Figure 1(b) compares the PL spectra of sample S0, S2, S4 and S5 films after identical 1100 °C annealing. The S0 film shows a PL spectrum that is typical for undoped ZnO [21]. The wavy fluctuations on the spectrum are considered to be influenced by interference effects [22]. The PL spectra of S2, S4 and S5 have increased significantly in intensity after the REs doping. The spectra of S1 and S3 (not shown) have similar high intensity as S2. More detailed analysis indicates that the S2 film has the strongest visible and Yb3+ emission regions among the films, while the control films, S4 and S5, show stronger NBE PL intensity than what the S2 sample does. The difference in the shape of the visible bands for the control samples indicates that the emissions from Ce and Yb ions and/or defects induced by these ions have been involved. Figure 1(c) shows the PLE spectra of S2 and S4 after annealing at the temperatures indicated. The monitoring wavelengths are at the Yb3+ emission peak wavelengths. There is an asymmetric excitation band in the range of 3.0-5.0 eV in all the spectra with peak position at around 3.3 eV. The excitation of Yb3+ in S2 and S4 could originate from an energy transfer from the ZnO matrix and Ce ions to the Yb3+. Note that the spectra of S2 and S4 are similar to each other. Then, since there is no Ce in S4, it is natural to conclude that energy transfer from Ce ions to Yb3+ is not a dominant excitation process for S2. Note that for S2, the intensity of the band decreases with increasing anneal temperature from 800 to 1100 °C.
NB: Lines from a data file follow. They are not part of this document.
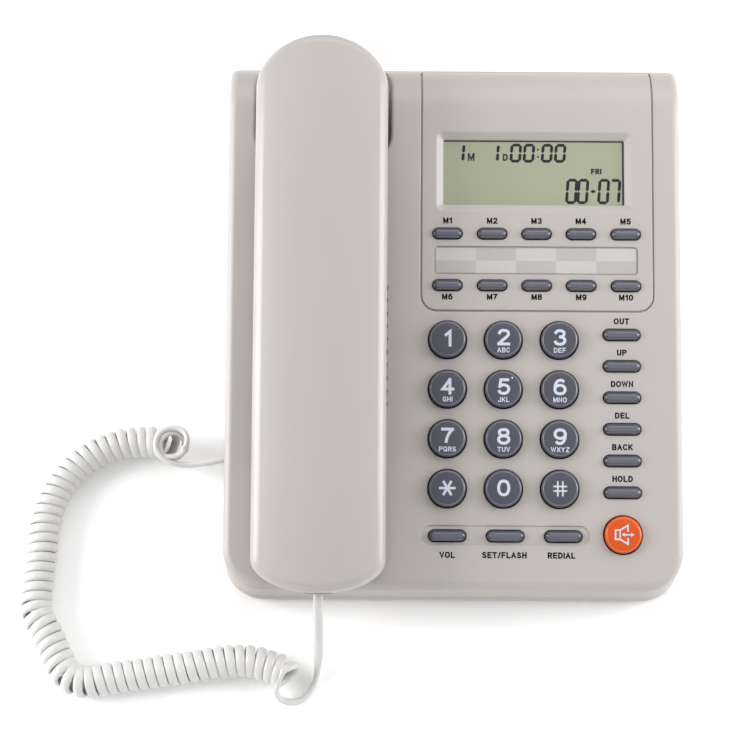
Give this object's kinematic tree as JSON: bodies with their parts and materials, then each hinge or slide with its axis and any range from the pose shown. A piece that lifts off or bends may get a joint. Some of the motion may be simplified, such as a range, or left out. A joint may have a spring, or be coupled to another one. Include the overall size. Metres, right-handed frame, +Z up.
{
  "type": "corded landline phone",
  "caption": "Desk telephone with a sloped keypad base, flush display, bar handset resting in two wells and a coiled handset cord.",
  "frame": {"origin": "on the table, bottom centre of the base and handset without the cord", "axes": "+X to the right of the keypad, +Y from the front edge towards the back, +Z up"},
  "size_m": [0.2635, 0.2564, 0.0955],
  "materials": {
    "housing": "satin",
    "handset_shell": "satin",
    "grey_keys": "satin",
    "orange_key": "satin",
    "clear_lens": "clear",
    "lcd_glass": "satin",
    "paper_card": "matt card",
    "rubber_mat": "matt",
    "circuit_board": "solder mask",
    "black_parts": "satin",
    "rubber_feet": "matt",
    "screws": "zinc plated",
    "clear_plug": "clear moulding",
    "cord_jacket": "satin vinyl",
    "microphone_can": "satin"
  },
  "bodies": {
    "base": {"base_bottom": "housing", "base_top": "housing", "display_panel": "housing", "lcd_window": "clear_lens", "lcd_module": "lcd_glass", "index_window": "clear_lens", "index_card": "paper_card", "keypad_mat": "rubber_mat", "main_board": "circuit_board", "base_speaker": "black_parts", "line_jack": "black_parts", "cord_jack": "black_parts", "hook_switch": "black_parts", "rubber_feet": "rubber_feet", "base_screws": "screws", "cord_plug_base": "clear_plug", "cord_tail_base": "cord_jacket", "cord_coil": "cord_jacket", "cord_tail_handset": "cord_jacket"},
    "handset": {"handset_cover": "handset_shell", "handset_face": "handset_shell", "receiver": "black_parts", "microphone": "microphone_can", "handset_socket": "black_parts", "handset_screws": "screws", "cord_plug_handset": "clear_plug"},
    "hook_plunger": {"hook_plunger": "handset_shell"},
    "key_1": {"key_1": "grey_keys"},
    "key_2": {"key_2": "grey_keys"},
    "key_3": {"key_3": "grey_keys"},
    "key_4": {"key_4": "grey_keys"},
    "key_5": {"key_5": "grey_keys"},
    "key_6": {"key_6": "grey_keys"},
    "key_7": {"key_7": "grey_keys"},
    "key_8": {"key_8": "grey_keys"},
    "key_9": {"key_9": "grey_keys"},
    "key_star": {"key_star": "grey_keys"},
    "key_0": {"key_0": "grey_keys"},
    "key_hash": {"key_hash": "grey_keys"},
    "key_m1": {"key_m1": "grey_keys"},
    "key_m2": {"key_m2": "grey_keys"},
    "key_m3": {"key_m3": "grey_keys"},
    "key_m4": {"key_m4": "grey_keys"},
    "key_m5": {"key_m5": "grey_keys"},
    "key_m6": {"key_m6": "grey_keys"},
    "key_m7": {"key_m7": "grey_keys"},
    "key_m8": {"key_m8": "grey_keys"},
    "key_m9": {"key_m9": "grey_keys"},
    "key_m10": {"key_m10": "grey_keys"},
    "key_hold": {"key_hold": "grey_keys"},
    "key_back": {"key_back": "grey_keys"},
    "key_delete": {"key_delete": "grey_keys"},
    "key_down": {"key_down": "grey_keys"},
    "key_up": {"key_up": "grey_keys"},
    "key_out": {"key_out": "grey_keys"},
    "key_volume": {"key_volume": "grey_keys"},
    "key_flash": {"key_flash": "grey_keys"},
    "key_redial": {"key_redial": "grey_keys"},
    "key_speaker": {"key_speaker": "orange_key"}
  },
  "joints": [
    {"name": "handset_lift", "type": "slide", "parent": "base", "child": "handset", "axis": [0, -0.2079, 0.9781], "range_m": [0, 0.06]},
    {"name": "hook_plunger_rise", "type": "slide", "parent": "base", "child": "hook_plunger", "axis": [0, -0.2079, 0.9781], "range_m": [0, 0.004]},
    {"name": "key_1_press", "type": "slide", "parent": "base", "child": "key_1", "axis": [0, 0.2079, -0.9781], "range_m": [0, 0.0012], "stiffness_N_per_m": 300, "springref_m": -0.001},
    {"name": "key_2_press", "type": "slide", "parent": "base", "child": "key_2", "axis": [0, 0.2079, -0.9781], "range_m": [0, 0.0012], "stiffness_N_per_m": 300, "springref_m": -0.001},
    {"name": "key_3_press", "type": "slide", "parent": "base", "child": "key_3", "axis": [0, 0.2079, -0.9781], "range_m": [0, 0.0012], "stiffness_N_per_m": 300, "springref_m": -0.001},
    {"name": "key_4_press", "type": "slide", "parent": "base", "child": "key_4", "axis": [0, 0.2079, -0.9781], "range_m": [0, 0.0012], "stiffness_N_per_m": 300, "springref_m": -0.001},
    {"name": "key_5_press", "type": "slide", "parent": "base", "child": "key_5", "axis": [0, 0.2079, -0.9781], "range_m": [0, 0.0012], "stiffness_N_per_m": 300, "springref_m": -0.001},
    {"name": "key_6_press", "type": "slide", "parent": "base", "child": "key_6", "axis": [0, 0.2079, -0.9781], "range_m": [0, 0.0012], "stiffness_N_per_m": 300, "springref_m": -0.001},
    {"name": "key_7_press", "type": "slide", "parent": "base", "child": "key_7", "axis": [0, 0.2079, -0.9781], "range_m": [0, 0.0012], "stiffness_N_per_m": 300, "springref_m": -0.001},
    {"name": "key_8_press", "type": "slide", "parent": "base", "child": "key_8", "axis": [0, 0.2079, -0.9781], "range_m": [0, 0.0012], "stiffness_N_per_m": 300, "springref_m": -0.001},
    {"name": "key_9_press", "type": "slide", "parent": "base", "child": "key_9", "axis": [0, 0.2079, -0.9781], "range_m": [0, 0.0012], "stiffness_N_per_m": 300, "springref_m": -0.001},
    {"name": "key_star_press", "type": "slide", "parent": "base", "child": "key_star", "axis": [0, 0.2079, -0.9781], "range_m": [0, 0.0012], "stiffness_N_per_m": 300, "springref_m": -0.001},
    {"name": "key_0_press", "type": "slide", "parent": "base", "child": "key_0", "axis": [0, 0.2079, -0.9781], "range_m": [0, 0.0012], "stiffness_N_per_m": 300, "springref_m": -0.001},
    {"name": "key_hash_press", "type": "slide", "parent": "base", "child": "key_hash", "axis": [0, 0.2079, -0.9781], "range_m": [0, 0.0012], "stiffness_N_per_m": 300, "springref_m": -0.001},
    {"name": "key_m1_press", "type": "slide", "parent": "base", "child": "key_m1", "axis": [0, 0.2079, -0.9781], "range_m": [0, 0.0012], "stiffness_N_per_m": 300, "springref_m": -0.001},
    {"name": "key_m2_press", "type": "slide", "parent": "base", "child": "key_m2", "axis": [0, 0.2079, -0.9781], "range_m": [0, 0.0012], "stiffness_N_per_m": 300, "springref_m": -0.001},
    {"name": "key_m3_press", "type": "slide", "parent": "base", "child": "key_m3", "axis": [0, 0.2079, -0.9781], "range_m": [0, 0.0012], "stiffness_N_per_m": 300, "springref_m": -0.001},
    {"name": "key_m4_press", "type": "slide", "parent": "base", "child": "key_m4", "axis": [0, 0.2079, -0.9781], "range_m": [0, 0.0012], "stiffness_N_per_m": 300, "springref_m": -0.001},
    {"name": "key_m5_press", "type": "slide", "parent": "base", "child": "key_m5", "axis": [0, 0.2079, -0.9781], "range_m": [0, 0.0012], "stiffness_N_per_m": 300, "springref_m": -0.001},
    {"name": "key_m6_press", "type": "slide", "parent": "base", "child": "key_m6", "axis": [0, 0.2079, -0.9781], "range_m": [0, 0.0012], "stiffness_N_per_m": 300, "springref_m": -0.001},
    {"name": "key_m7_press", "type": "slide", "parent": "base", "child": "key_m7", "axis": [0, 0.2079, -0.9781], "range_m": [0, 0.0012], "stiffness_N_per_m": 300, "springref_m": -0.001},
    {"name": "key_m8_press", "type": "slide", "parent": "base", "child": "key_m8", "axis": [0, 0.2079, -0.9781], "range_m": [0, 0.0012], "stiffness_N_per_m": 300, "springref_m": -0.001},
    {"name": "key_m9_press", "type": "slide", "parent": "base", "child": "key_m9", "axis": [0, 0.2079, -0.9781], "range_m": [0, 0.0012], "stiffness_N_per_m": 300, "springref_m": -0.001},
    {"name": "key_m10_press", "type": "slide", "parent": "base", "child": "key_m10", "axis": [0, 0.2079, -0.9781], "range_m": [0, 0.0012], "stiffness_N_per_m": 300, "springref_m": -0.001},
    {"name": "key_hold_press", "type": "slide", "parent": "base", "child": "key_hold", "axis": [0, 0.2079, -0.9781], "range_m": [0, 0.0012], "stiffness_N_per_m": 300, "springref_m": -0.001},
    {"name": "key_back_press", "type": "slide", "parent": "base", "child": "key_back", "axis": [0, 0.2079, -0.9781], "range_m": [0, 0.0012], "stiffness_N_per_m": 300, "springref_m": -0.001},
    {"name": "key_delete_press", "type": "slide", "parent": "base", "child": "key_delete", "axis": [0, 0.2079, -0.9781], "range_m": [0, 0.0012], "stiffness_N_per_m": 300, "springref_m": -0.001},
    {"name": "key_down_press", "type": "slide", "parent": "base", "child": "key_down", "axis": [0, 0.2079, -0.9781], "range_m": [0, 0.0012], "stiffness_N_per_m": 300, "springref_m": -0.001},
    {"name": "key_up_press", "type": "slide", "parent": "base", "child": "key_up", "axis": [0, 0.2079, -0.9781], "range_m": [0, 0.0012], "stiffness_N_per_m": 300, "springref_m": -0.001},
    {"name": "key_out_press", "type": "slide", "parent": "base", "child": "key_out", "axis": [0, 0.2079, -0.9781], "range_m": [0, 0.0012], "stiffness_N_per_m": 300, "springref_m": -0.001},
    {"name": "key_volume_press", "type": "slide", "parent": "base", "child": "key_volume", "axis": [0, 0.2079, -0.9781], "range_m": [0, 0.0012], "stiffness_N_per_m": 300, "springref_m": -0.001},
    {"name": "key_flash_press", "type": "slide", "parent": "base", "child": "key_flash", "axis": [0, 0.2079, -0.9781], "range_m": [0, 0.0012], "stiffness_N_per_m": 300, "springref_m": -0.001},
    {"name": "key_redial_press", "type": "slide", "parent": "base", "child": "key_redial", "axis": [0, 0.2079, -0.9781], "range_m": [0, 0.0012], "stiffness_N_per_m": 300, "springref_m": -0.001},
    {"name": "key_speaker_press", "type": "slide", "parent": "base", "child": "key_speaker", "axis": [0, 0.2079, -0.9781], "range_m": [0, 0.0012], "stiffness_N_per_m": 300, "springref_m": -0.001}
  ],
  "couplings": [
    {"joint": "hook_plunger_rise", "follows": "handset_lift", "ratio": 0.0666}
  ]
}
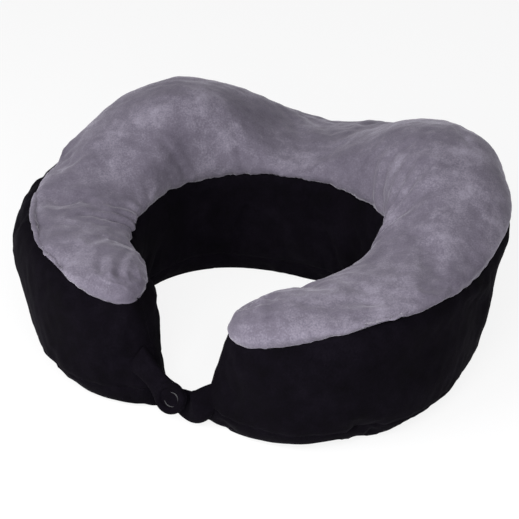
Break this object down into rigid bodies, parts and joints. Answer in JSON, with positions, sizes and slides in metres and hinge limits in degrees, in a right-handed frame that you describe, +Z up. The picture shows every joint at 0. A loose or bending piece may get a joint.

Figure 2(a) plots the integral intensity of the NBE emission bands (INBE), in the PL spectra of the samples S0-5 as a function of the annealing temperature. Here INBE is integrated over the wavelength range of 350-450 nm. INBE increases with increasing anneal temperature for all the samples, and the increase is much larger for S1-5 than for S0. Notably the NBE intensity increases by four orders of magnitude for sample S3 by going from 600 °C annealing to 1100 °C annealing. And the INBE for S1-3 are 85, 86, and 89 times, respectively, stronger than that for S0 after the 1100 °C annealing. S4 has comparable NBE intensity as those of S1-S3, while S5 has the strongest NBE intensity among the films. Figure 2(b) shows IVIS, which is the PL intensity integrated between 450 and 700 nm. It is seen that IVIS is stronger for the films S1-5 than for film S0, which could be due to the Ce and/or Yb doping having caused more radiative defects (including the RE itself). Further IVIS also increases with annealing for S1-5 while INBE has a stronger increase which can be seen clearly from Fig. 2(c) showing the ratio (INBE/IVIS). All the ratios increase much for annealing at elevated temperature, but samples S1-4 show higher ratios than those of S0, especially for annealing to 1100 °C. Notably S5 has the highest ratios among the films at all the temperatures. Generally, the increase of the INBE/IVIS ratio is often regarded to be due to the film crystal quality being improved [23], while some caution should be exercised in using that approximate general tendency to compare situations. Here, the improvement in crystal quality of the films should mainly be due to the high temperature annealing, but since the ratio is larger for the Ce and/or Yb doped films, it can be hypothesized that the RE ions can contribute to the improvement. It has been reported that Ce doping can contribute to a quality improvement [23, 24, 25]. Here the Ce doped film (S5) has the highest INBE/IVIS ratio, and the Ce + Yb doped sample films (S1-4) have comparable INBE/IVIS ratios, as predicted by the hypothesis. The RE could contribute to a better crystal quality, or there could be other unknown factors.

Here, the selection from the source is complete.